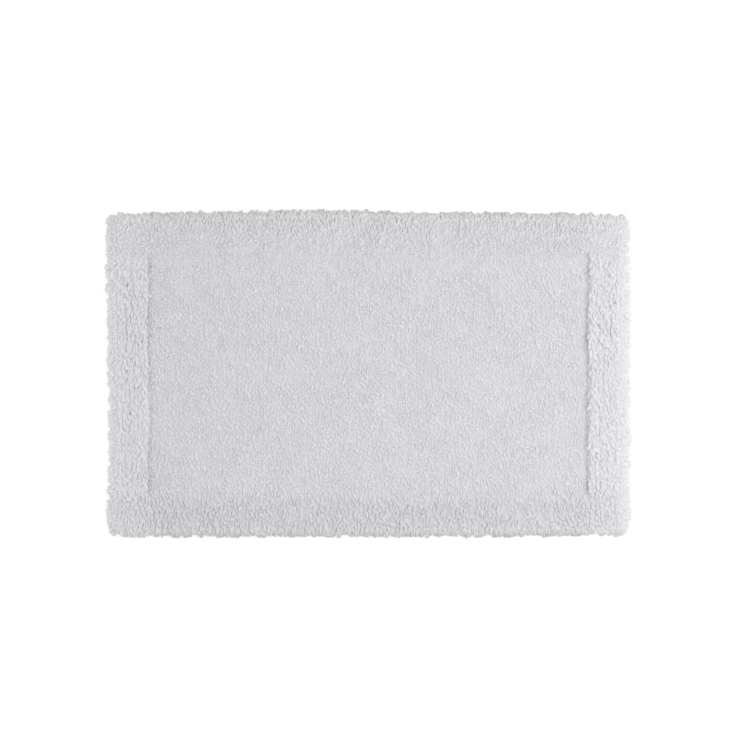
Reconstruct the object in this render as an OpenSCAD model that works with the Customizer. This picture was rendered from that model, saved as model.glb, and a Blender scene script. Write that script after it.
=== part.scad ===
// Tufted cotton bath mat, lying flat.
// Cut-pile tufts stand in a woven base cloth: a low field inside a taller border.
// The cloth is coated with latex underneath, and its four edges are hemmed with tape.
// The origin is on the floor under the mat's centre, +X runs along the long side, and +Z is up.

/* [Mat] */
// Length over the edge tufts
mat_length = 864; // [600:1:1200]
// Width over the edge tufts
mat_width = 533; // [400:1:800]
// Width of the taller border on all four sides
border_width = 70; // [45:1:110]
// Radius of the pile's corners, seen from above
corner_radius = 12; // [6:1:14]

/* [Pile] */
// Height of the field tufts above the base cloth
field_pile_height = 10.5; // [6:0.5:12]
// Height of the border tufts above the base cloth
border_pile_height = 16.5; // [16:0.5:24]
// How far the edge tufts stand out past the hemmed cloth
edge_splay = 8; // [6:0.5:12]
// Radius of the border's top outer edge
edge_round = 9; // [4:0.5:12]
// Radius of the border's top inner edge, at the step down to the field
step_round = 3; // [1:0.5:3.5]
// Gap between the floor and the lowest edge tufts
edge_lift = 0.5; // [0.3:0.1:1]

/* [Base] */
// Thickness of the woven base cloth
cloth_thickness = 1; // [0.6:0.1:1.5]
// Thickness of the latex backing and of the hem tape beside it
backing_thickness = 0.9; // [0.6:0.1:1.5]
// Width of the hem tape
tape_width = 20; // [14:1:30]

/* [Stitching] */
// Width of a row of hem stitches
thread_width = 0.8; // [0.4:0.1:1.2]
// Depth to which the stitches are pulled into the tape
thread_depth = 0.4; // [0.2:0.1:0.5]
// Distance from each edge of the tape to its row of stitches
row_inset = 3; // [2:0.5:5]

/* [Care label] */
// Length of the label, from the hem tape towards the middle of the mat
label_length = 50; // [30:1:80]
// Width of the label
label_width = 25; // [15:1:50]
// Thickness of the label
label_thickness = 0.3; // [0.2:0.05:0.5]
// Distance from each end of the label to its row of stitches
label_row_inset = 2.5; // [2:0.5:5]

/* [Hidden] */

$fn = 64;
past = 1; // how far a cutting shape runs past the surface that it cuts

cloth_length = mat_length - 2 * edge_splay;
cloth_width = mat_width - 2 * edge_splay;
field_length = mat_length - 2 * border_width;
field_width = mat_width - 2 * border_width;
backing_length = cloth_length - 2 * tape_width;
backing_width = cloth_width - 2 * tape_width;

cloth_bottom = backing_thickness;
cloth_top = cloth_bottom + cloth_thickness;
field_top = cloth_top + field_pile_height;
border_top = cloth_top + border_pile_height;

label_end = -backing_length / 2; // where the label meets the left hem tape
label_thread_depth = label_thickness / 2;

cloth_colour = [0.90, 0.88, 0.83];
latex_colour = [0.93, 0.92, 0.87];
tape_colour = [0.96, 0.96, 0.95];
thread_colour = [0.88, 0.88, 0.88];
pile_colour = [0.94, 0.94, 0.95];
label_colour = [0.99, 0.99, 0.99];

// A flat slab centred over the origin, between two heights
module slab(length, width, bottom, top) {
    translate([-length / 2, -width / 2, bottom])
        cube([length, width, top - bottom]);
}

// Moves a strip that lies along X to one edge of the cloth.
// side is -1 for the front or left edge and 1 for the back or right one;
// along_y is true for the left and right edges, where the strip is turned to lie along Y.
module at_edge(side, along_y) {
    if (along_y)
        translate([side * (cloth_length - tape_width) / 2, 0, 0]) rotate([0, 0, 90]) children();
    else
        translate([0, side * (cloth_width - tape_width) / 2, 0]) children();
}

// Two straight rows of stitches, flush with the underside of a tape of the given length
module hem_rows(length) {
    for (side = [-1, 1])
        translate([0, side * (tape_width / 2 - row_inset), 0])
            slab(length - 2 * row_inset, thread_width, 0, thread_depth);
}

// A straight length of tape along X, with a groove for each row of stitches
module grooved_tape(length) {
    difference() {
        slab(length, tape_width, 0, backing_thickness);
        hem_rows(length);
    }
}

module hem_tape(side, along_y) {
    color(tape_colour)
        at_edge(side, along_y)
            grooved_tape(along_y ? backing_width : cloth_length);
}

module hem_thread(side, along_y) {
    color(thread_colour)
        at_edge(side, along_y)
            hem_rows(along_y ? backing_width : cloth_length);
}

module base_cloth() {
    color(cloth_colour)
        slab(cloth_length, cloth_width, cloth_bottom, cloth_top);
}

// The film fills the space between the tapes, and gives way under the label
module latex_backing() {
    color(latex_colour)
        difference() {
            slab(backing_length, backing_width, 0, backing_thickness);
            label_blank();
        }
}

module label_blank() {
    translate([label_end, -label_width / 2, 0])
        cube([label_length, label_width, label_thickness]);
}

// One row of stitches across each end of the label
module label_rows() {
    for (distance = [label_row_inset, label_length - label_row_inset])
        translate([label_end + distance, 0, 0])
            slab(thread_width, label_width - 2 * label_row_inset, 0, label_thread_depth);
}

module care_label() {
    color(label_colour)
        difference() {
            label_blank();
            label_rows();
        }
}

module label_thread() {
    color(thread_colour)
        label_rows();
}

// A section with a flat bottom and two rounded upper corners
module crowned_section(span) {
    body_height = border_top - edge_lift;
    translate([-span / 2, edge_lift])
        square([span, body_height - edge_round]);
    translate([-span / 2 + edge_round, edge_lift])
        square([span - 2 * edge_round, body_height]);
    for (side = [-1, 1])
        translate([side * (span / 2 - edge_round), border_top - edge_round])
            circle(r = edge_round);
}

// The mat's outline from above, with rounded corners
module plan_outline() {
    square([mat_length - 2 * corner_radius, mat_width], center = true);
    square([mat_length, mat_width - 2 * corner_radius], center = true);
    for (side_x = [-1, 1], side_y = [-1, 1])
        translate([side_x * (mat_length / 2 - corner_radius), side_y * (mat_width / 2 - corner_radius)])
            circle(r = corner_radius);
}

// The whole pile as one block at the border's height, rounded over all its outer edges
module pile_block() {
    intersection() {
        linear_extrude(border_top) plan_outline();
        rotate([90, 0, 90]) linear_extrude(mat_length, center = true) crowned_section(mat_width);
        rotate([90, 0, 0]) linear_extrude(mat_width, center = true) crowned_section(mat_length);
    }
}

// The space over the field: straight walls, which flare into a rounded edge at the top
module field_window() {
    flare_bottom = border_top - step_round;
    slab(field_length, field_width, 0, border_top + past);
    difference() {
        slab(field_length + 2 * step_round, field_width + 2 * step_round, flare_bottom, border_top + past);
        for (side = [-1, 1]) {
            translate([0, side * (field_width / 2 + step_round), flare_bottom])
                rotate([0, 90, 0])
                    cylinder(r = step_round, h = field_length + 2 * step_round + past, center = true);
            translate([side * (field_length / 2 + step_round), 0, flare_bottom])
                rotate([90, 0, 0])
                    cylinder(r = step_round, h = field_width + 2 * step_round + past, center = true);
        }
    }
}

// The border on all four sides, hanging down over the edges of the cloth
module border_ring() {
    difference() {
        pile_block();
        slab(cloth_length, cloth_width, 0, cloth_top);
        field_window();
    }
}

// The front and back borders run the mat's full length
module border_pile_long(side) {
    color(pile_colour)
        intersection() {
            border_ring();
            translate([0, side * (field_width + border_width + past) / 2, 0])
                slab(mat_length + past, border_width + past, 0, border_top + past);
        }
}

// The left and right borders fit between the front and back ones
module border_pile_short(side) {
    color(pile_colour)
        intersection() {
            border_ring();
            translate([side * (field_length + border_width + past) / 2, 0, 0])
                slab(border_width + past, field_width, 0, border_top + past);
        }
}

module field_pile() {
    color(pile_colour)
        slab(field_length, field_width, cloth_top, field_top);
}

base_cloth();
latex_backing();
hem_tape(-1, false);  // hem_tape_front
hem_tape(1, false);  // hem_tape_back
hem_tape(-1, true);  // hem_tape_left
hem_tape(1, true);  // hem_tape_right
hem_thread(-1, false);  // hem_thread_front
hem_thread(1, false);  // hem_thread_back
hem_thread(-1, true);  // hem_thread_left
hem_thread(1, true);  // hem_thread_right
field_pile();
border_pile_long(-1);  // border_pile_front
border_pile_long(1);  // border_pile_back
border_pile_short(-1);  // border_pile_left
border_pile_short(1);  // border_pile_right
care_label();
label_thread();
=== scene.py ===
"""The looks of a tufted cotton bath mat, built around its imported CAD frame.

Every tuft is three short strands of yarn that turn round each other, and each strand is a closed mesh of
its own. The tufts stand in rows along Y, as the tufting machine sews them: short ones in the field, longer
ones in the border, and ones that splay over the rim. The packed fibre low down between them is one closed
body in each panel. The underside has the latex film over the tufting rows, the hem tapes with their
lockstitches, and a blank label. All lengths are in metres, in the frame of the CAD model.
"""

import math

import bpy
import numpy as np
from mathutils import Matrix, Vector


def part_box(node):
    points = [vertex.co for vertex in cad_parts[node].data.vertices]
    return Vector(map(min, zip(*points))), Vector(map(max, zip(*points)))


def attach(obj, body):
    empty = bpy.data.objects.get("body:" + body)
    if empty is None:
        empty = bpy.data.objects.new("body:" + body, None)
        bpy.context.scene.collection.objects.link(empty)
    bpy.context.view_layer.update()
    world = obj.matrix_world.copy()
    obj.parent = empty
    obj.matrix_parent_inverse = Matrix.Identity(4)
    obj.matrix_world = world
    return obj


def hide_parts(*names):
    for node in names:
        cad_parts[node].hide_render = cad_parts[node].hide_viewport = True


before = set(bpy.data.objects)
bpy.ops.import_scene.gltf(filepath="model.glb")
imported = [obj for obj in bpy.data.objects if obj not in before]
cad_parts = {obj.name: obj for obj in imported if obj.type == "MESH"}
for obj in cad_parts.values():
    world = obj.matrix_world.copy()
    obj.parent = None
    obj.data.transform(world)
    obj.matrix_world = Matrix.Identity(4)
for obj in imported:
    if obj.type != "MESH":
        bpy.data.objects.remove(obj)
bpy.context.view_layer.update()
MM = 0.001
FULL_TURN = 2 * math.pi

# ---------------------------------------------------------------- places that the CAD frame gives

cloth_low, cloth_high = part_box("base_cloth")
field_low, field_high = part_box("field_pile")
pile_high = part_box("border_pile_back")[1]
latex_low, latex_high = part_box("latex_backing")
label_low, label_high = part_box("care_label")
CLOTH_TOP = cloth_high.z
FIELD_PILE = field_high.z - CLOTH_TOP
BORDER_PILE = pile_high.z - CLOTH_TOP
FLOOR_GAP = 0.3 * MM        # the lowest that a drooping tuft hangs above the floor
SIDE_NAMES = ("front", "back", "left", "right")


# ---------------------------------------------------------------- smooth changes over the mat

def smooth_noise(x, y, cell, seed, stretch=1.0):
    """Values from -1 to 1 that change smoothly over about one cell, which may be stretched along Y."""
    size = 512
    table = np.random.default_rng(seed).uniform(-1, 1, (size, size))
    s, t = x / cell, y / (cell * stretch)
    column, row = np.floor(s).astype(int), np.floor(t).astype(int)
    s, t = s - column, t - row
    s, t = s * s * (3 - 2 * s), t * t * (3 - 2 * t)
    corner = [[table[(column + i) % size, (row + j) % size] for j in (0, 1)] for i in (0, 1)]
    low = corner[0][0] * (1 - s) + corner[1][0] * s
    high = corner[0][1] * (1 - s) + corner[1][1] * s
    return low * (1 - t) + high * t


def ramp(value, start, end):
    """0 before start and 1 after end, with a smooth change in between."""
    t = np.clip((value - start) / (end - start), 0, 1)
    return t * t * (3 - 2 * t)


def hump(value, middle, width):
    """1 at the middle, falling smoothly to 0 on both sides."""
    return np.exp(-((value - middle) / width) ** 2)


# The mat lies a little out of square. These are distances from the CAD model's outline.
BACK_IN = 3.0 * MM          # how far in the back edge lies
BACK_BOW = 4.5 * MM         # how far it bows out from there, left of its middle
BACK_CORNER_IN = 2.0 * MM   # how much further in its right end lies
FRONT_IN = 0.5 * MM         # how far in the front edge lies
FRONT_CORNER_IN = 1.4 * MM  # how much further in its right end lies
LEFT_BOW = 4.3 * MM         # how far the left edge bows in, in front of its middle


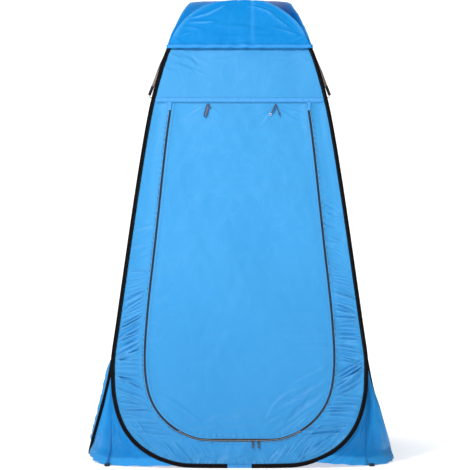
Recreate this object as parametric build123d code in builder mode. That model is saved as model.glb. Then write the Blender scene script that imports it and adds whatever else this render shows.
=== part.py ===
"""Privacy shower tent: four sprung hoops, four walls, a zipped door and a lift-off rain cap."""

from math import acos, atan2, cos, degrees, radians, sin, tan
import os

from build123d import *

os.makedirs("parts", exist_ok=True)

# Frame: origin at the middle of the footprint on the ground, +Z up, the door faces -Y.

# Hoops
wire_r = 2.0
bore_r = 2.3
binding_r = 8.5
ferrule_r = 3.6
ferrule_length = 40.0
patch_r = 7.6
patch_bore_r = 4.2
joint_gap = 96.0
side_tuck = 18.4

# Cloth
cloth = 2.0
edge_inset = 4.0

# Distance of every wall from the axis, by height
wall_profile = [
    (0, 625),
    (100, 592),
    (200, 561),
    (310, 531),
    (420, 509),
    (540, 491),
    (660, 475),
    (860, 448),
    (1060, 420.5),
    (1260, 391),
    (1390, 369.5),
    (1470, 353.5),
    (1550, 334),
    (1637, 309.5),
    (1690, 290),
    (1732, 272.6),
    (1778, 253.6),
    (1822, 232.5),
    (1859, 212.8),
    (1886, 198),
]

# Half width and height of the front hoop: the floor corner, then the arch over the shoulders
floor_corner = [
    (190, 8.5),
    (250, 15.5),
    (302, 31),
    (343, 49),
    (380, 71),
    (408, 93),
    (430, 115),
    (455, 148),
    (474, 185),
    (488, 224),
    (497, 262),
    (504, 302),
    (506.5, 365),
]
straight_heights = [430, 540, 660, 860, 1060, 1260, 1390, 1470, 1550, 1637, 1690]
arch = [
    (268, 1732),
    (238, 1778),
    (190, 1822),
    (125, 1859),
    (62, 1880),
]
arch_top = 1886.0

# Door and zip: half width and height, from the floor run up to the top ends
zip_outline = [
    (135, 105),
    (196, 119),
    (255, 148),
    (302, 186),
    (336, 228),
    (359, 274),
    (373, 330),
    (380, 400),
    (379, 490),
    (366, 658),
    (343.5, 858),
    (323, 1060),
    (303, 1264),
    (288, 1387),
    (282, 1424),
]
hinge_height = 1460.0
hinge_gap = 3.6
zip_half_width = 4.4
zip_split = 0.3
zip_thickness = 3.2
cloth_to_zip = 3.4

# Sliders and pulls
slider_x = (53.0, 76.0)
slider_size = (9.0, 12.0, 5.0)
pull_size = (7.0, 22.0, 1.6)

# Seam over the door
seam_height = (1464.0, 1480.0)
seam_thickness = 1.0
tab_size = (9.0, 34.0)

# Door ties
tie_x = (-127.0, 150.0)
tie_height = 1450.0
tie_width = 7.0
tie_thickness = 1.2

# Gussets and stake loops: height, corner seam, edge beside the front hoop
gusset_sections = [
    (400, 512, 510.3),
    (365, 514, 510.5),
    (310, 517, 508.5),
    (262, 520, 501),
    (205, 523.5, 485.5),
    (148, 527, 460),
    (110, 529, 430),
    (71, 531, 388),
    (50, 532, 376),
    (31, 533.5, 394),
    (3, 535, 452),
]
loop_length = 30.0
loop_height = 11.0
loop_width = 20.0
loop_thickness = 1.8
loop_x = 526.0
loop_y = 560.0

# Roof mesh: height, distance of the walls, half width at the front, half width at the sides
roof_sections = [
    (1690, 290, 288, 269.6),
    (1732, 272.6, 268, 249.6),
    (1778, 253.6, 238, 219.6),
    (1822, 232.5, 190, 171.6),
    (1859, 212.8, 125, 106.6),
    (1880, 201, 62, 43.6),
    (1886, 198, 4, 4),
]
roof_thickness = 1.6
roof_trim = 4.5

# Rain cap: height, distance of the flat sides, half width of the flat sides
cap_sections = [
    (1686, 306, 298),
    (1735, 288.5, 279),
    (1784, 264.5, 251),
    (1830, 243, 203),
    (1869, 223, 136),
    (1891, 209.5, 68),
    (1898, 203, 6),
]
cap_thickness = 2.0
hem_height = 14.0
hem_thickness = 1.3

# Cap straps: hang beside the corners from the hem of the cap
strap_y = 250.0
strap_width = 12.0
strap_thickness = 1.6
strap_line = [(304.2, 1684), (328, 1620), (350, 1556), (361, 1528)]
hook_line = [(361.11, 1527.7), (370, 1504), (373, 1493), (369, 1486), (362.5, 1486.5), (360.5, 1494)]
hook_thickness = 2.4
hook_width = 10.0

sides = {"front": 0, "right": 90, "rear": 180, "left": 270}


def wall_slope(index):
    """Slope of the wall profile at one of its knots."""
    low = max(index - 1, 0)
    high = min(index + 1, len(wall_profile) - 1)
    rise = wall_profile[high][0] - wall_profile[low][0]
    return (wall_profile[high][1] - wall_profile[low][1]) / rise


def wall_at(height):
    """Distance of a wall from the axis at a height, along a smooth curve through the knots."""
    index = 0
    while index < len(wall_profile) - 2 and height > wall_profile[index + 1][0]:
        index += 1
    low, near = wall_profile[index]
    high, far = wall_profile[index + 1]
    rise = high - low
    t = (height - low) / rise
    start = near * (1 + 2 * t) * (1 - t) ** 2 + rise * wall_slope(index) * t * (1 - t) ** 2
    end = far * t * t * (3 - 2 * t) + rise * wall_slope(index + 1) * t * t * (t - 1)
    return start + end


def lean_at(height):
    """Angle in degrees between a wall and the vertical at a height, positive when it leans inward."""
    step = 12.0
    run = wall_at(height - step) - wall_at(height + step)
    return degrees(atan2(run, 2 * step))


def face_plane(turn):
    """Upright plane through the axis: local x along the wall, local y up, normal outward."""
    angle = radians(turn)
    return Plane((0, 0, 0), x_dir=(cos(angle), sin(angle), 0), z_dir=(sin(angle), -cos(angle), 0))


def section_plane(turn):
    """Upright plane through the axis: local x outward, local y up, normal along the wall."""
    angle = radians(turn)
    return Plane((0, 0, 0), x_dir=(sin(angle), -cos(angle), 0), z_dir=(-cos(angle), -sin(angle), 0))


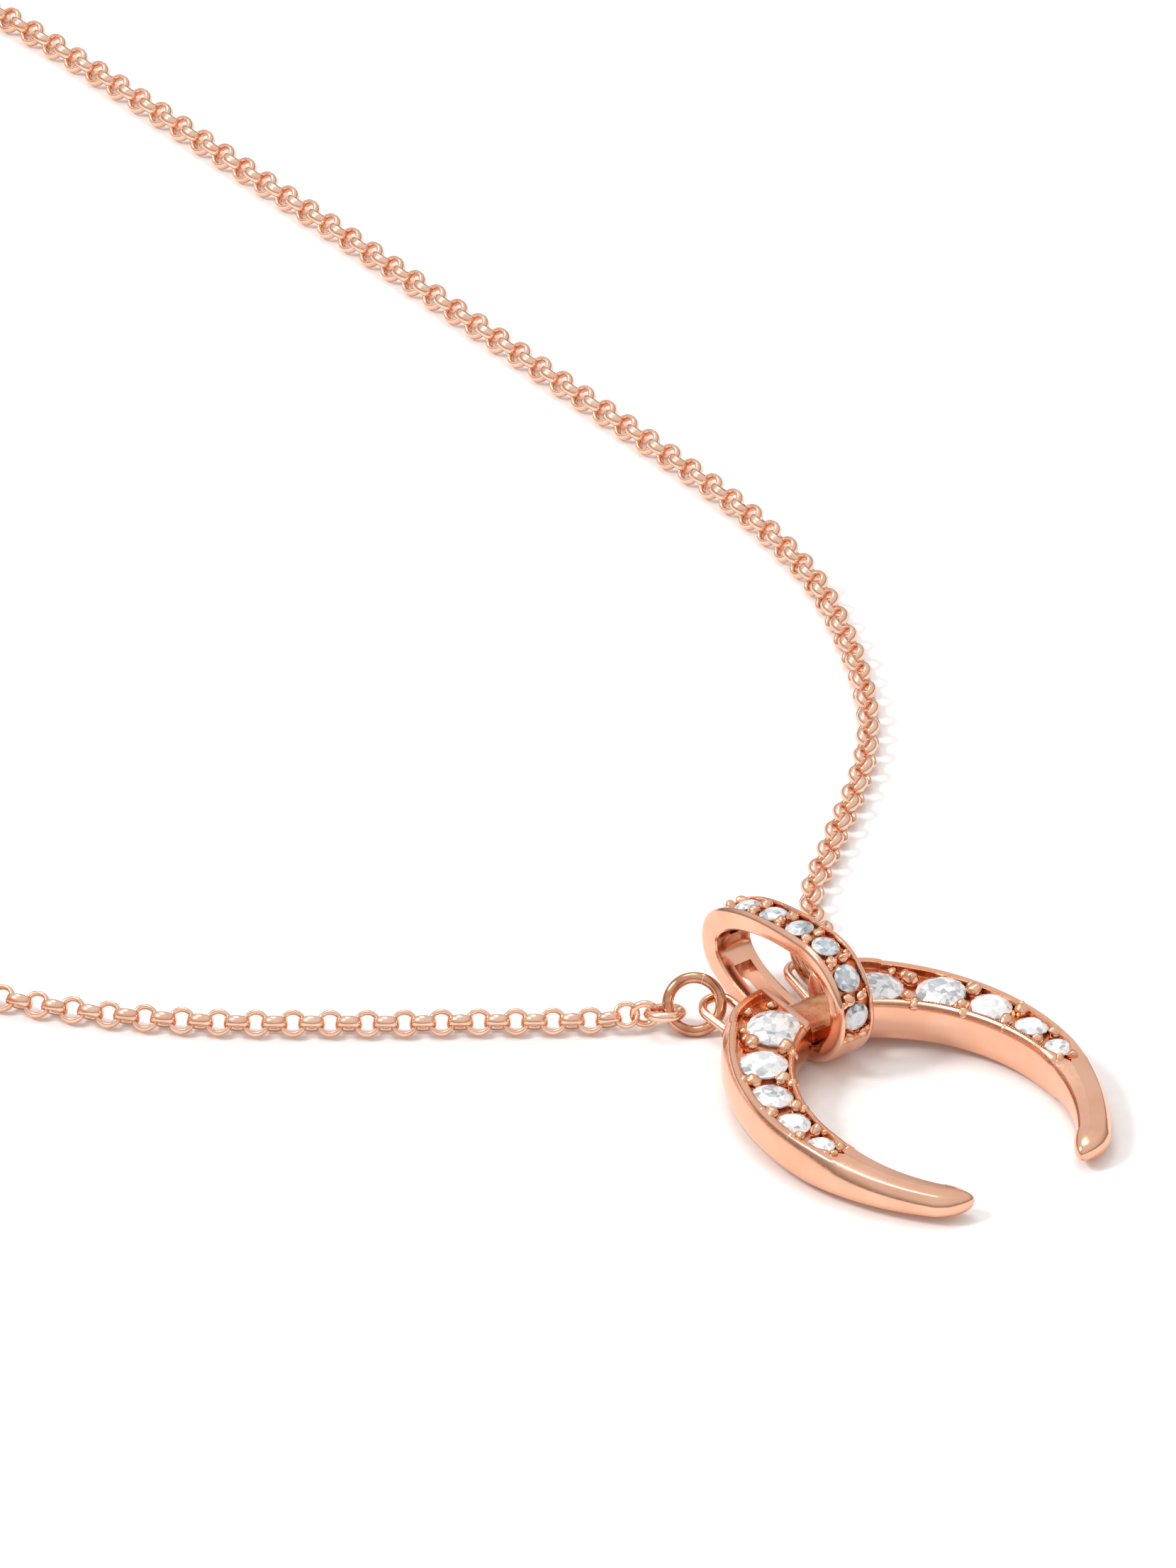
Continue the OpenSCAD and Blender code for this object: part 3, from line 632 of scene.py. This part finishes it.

-----

> Work instructions
Exactly the lines from the line with "base_cloth();" to the line with "points = [vertex.co", both included, are to be extracted, and no others.

> Reply to the task
base_cloth();
latex_backing();
hem_tape(-1, false);  // hem_tape_front
hem_tape(1, false);  // hem_tape_back
hem_tape(-1, true);  // hem_tape_left
hem_tape(1, true);  // hem_tape_right
hem_thread(-1, false);  // hem_thread_front
hem_thread(1, false);  // hem_thread_back
hem_thread(-1, true);  // hem_thread_left
hem_thread(1, true);  // hem_thread_right
field_pile();
border_pile_long(-1);  // border_pile_front
border_pile_long(1);  // border_pile_back
border_pile_short(-1);  // border_pile_left
border_pile_short(1);  // border_pile_right
care_label();
label_thread();
=== scene.py ===
"""The looks of a tufted cotton bath mat, built around its imported CAD frame.

Every tuft is three short strands of yarn that turn round each other, and each strand is a closed mesh of
its own. The tufts stand in rows along Y, as the tufting machine sews them: short ones in the field, longer
ones in the border, and ones that splay over the rim. The packed fibre low down between them is one closed
body in each panel. The underside has the latex film over the tufting rows, the hem tapes with their
lockstitches, and a blank label. All lengths are in metres, in the frame of the CAD model.
"""

import math

import bpy
import numpy as np
from mathutils import Matrix, Vector


def part_box(node):
    points = [vertex.co for vertex in cad_parts[node].data.vertices]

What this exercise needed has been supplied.